Maryland residents are at a very low risk of contracting Zika virus because of the colder climate, a University of Maryland School of Medicine professor said.
However, for students traveling to other countries, the the virus presents a much greater risk. The Centers for Disease Control and Prevention have released travel advisories for select countries in Central and South America.
The Zika virus, which the World Health Organization has declared a public health emergency, causes mild clinical symptoms in most people but is suspected to cause birth defects such as microcephaly — or abnormally small brains and heads — if contracted by a pregnant woman.
Senior bioengineering major Divya Jain is planning to travel to the Dominican Republic and said she is not too worried about contracting the virus.
“I’m not too, too concerned. … It doesn’t seem like a lot of people have been too negatively impacted, except for pregnant women and obviously their children,” Jain said.
However, Victor Ramos, a sophomore enrolled in letters and sciences who recently returned from a month in Brazil, where the virus is very prevalent, said, “It’s kind of scary at times.”
Ramos said that in general, he is not worried about his own health being affected by the Zika virus, but more so for his family in Brazil.
“My aunt is recently pregnant and she just moved … so it’s warmer and there’s been a lot more cases happening around her area too,” he said. “Being pregnant at 50 has its risks.
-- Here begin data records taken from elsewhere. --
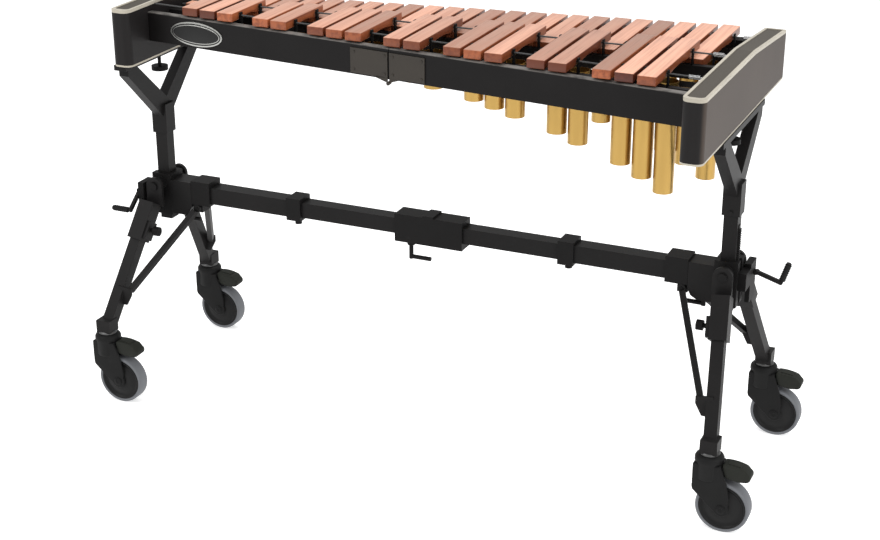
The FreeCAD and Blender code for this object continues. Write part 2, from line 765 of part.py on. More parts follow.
def brace():
    bx, _, bz = BRACE_TOP
    px, py, pz = BRACE_FOOT
    start = on_line(BRACE_TOP, BRACE_FOOT, 9.0)
    end = V(*BRACE_FOOT)
    shape = beam(start, end, BRACE, BRACE)
    top_eye = rod((bx, 18.0, bz), (bx, 25.0, bz), 9.0)
    low_eye = rod((px, py - 5.0, pz), (px, py + 4.0, pz), 7.0)
    shape = shape.fuse([top_eye, low_eye])
    shape = shape.cut(box(px - 30.0, px + 30.0, py + 4.0, py + 40.0, pz - 30.0, pz + 30.0))
    return shape.cut(rod((bx, 0, bz), (bx, 40.0, bz), 4.0 + RUN)).removeSplitter()


def braces():
    pair = [brace(), mirrored(brace())]
    keep("braces_right", pair)
    keep("braces_left", [turned(s) for s in pair])


# ---------------------------------------------------------------- casters
def caster_fork():
    half = WHEEL_WIDE / 2
    inner = half + 2.5
    outer = half + 6.5
    head = rod((0, 0, 120.0), (0, 0, 166.0), 28.0)
    race = rod((0, 0, 166.0), (0, 0, 170.5), 24.0)
    stem = rod((0, 0, 170.0), (0, 0, 193.0), STEM_R)
    ring = [(-26.0, 140.0), (26.0, 140.0), (TRAIL + 15.0, WHEEL_R + 10.0), (TRAIL + 8.0, WHEEL_R - 12.0),
            (TRAIL - 13.0, WHEEL_R - 12.0)]
    shape = head.fuse([race, stem])
    for y in (inner, -outer):
        cheek = prism([(a, y, b) for a, b in ring], (0, outer - inner, 0))
        disc = rod((TRAIL, y, WHEEL_R), (TRAIL, y + outer - inner, WHEEL_R), 17.0)
        shape = shape.fuse([cheek, disc])
    axle = rod((TRAIL, -outer - 2.0, WHEEL_R), (TRAIL, outer + 2.0, WHEEL_R), AXLE_R)
    lug = box(20.0, 36.0, -6.0, 6.0, 144.0, 158.0)
    pin = rod((31.0, -12.0, 151.0), (31.0, 12.0, 151.0), 2.5)
    return shape.fuse([axle, lug, pin]).removeSplitter()


def caster_wheel():
    half = WHEEL_WIDE / 2
    wheel = rod((TRAIL, -half, WHEEL_R), (TRAIL, half, WHEEL_R), WHEEL_R)
    wheel = wheel.makeFillet(3.0, wheel.Edges)
    hub_shape = rod((TRAIL, -half - 2.0, WHEEL_R), (TRAIL, half + 2.0, WHEEL_R), 14.0)
    bore = rod((TRAIL, -2 * half, WHEEL_R), (TRAIL, 2 * half, WHEEL_R), AXLE_R + RUN)
    return wheel.fuse(hub_shape).cut(bore).removeSplitter()


def brake_pedal():
    half = 17.0
    ring = [(29.0, 146.0), (29.0, 158.0), (40.0, 164.0), (62.0, 161.0), (88.0, 149.0), (88.0, 143.0),
            (60.0, 146.0)]
    shape = prism([(a, -half, b) for a, b in ring], (0, 2 * half, 0))
    shape = shape.cut(rod((0, 0, 100.0), (0, 0, 200.0), 28.6))
    shape = shape.cut(box(20.0, 38.0, -6.6, 6.6, 130.0, 170.0))
    return shape.cut(rod((31.0, -14.0, 151.0), (31.0, 14.0, 151.0), 2.5 + RUN)).removeSplitter()


def casters():
    x, y, _ = LEG_FOOT
    spots = (("front_right", x, -y), ("rear_right", x, y), ("front_left", -x, -y), ("rear_left", -x, y))
    fork_shape = caster_fork()
    wheel_shape = caster_wheel()
    pedal_shape = brake_pedal()
    for name, cx, cy in spots:
        keep("caster_fork_" + name, [moved(fork_shape, cx, cy)])
        keep("caster_wheel_" + name, [moved(wheel_shape, cx, cy)])
        keep("brake_pedal_" + name, [moved(pedal_shape, cx, cy)])


# ---------------------------------------------------------------- build
def main():
    os.makedirs("parts", exist_ok=True)
    steps = (natural_bars, sharp_bars, bar_rails, bar_posts, bar_cords, cord_springs, natural_resonators,
             sharp_resonators, resonator_rails, end_boards, front_rails, rear_rails, hinge_plates,
             lift_posts, lift_forks, board_knobs, stretcher_tubes, centre_coupling, stretcher_collars,
             end_brackets, handles, hubs, gearboxes, pinions, cranks, legs, brace_collars, braces, casters)
    for step in steps:
        step()
    bound = Part.makeCompound(list(made.values())).optimalBoundingBox()
    shift = V(-bound.Center.x, -bound.Center.y, 0)
    print("shift", shift, "box", bound)
    for name, shape in made.items():
        shape.translate(shift)
        shape.exportStep("parts/" + name + ".step")


main()
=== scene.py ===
import json
import math

import bpy
from mathutils import Matrix, Vector


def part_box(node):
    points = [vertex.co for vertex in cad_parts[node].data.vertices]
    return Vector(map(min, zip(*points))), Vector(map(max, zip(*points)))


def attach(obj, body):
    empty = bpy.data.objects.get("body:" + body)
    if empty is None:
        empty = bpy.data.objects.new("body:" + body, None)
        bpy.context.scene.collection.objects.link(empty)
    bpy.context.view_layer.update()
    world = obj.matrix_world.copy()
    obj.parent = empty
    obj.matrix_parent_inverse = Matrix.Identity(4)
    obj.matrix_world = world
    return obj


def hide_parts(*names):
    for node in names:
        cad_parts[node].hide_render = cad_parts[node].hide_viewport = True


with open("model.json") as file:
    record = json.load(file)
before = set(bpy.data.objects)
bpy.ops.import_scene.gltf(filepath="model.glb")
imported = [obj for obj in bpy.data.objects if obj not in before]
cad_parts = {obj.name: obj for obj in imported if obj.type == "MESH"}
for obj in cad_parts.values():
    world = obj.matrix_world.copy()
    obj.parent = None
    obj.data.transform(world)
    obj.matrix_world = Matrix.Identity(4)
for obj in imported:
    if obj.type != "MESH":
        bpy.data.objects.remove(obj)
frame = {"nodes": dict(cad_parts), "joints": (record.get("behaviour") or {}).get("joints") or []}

bl_info = {
    "name": "Concert Xylophone",
    "version": (1, 0, 0),
    "blender": (4, 5, 0),
    "location": "3D View > Sidebar > Xylophone",
    "description": "Bars, fittings, casters and finishes of a xylophone on a folding stand",
    "category": "Object",
}

MM = 0.001
X = Vector((1, 0, 0))
Y = Vector((0, 1, 0))
Z = Vector((0, 0, 1))


def middle(node):
    low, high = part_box(node)
    return (low + high) / 2


STAND = Vector(((middle("end_board_left").x + middle("end_board_right").x) / 2,
                middle("end_board_left").y, 0))


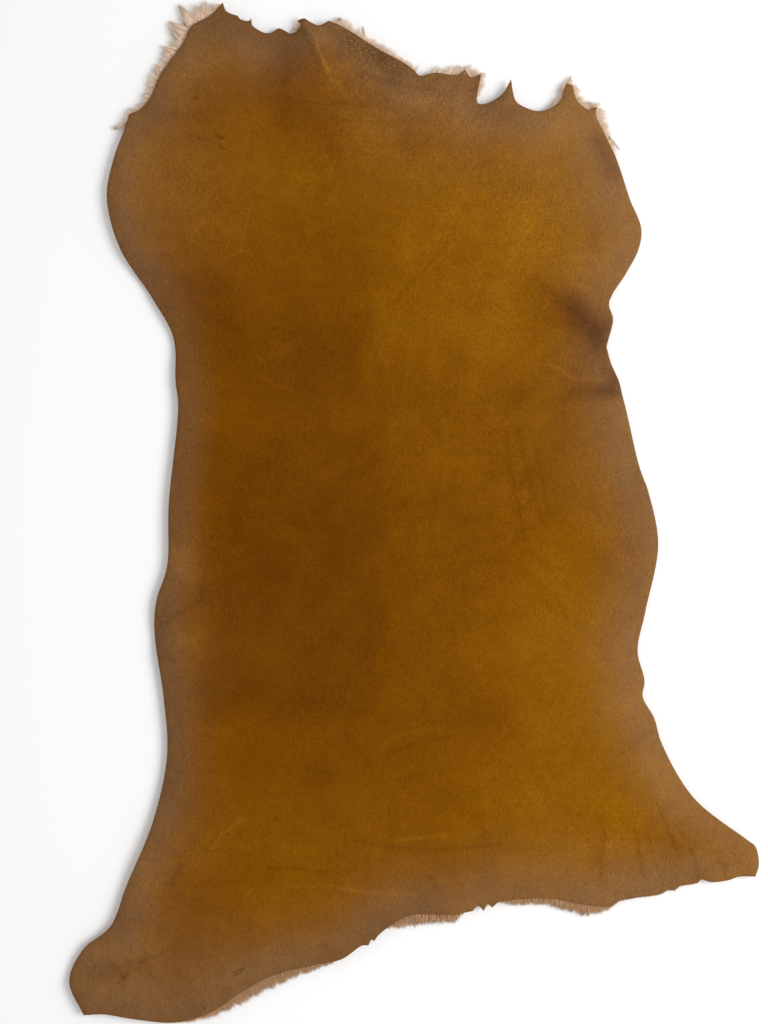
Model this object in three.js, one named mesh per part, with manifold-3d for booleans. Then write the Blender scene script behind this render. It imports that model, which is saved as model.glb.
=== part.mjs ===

This on top of it makes it even more worrisome.”
Jon Mark Hirshon, a professor in the emergency medicine and epidemiology and public health departments at the medical school, said that “in general, you don’t see it in the United States.”
However, the CDC confirmed Tuesday that the Zika virus was sexually transmitted in Texas.
This is the first instance of someone contracting the virus while in the country; all other reported cases were contracted by travelers outside of the country, according to the CDC.
Hirshon said that the risk of contracting the virus is not something to be worried about for most of the United States, though the virus has appeared in 24 countries and the WHO estimates that 3 million to 4 million people in the Americas will be infected with the virus in the next year.
“It’s a potential that it gets transmitted [here], but it’s unlikely,” Hirshon said. “It’s primarily seen in more tropical areas … someplace the mosquito can live.”
The Aedes aegypti mosquito, which carries the virus, mostly lives in places with higher humidity and temperature, so it might be able to thrive in areas near the Gulf of Mexico such as Florida and Texas, he said. This mosquito also carries other dangerous diseases such as the dengue and Chikungunya viruses.
“I just know some people are kind of careless about it,” Ramos said, “[but] the widespread danger of it is making people more cautious.”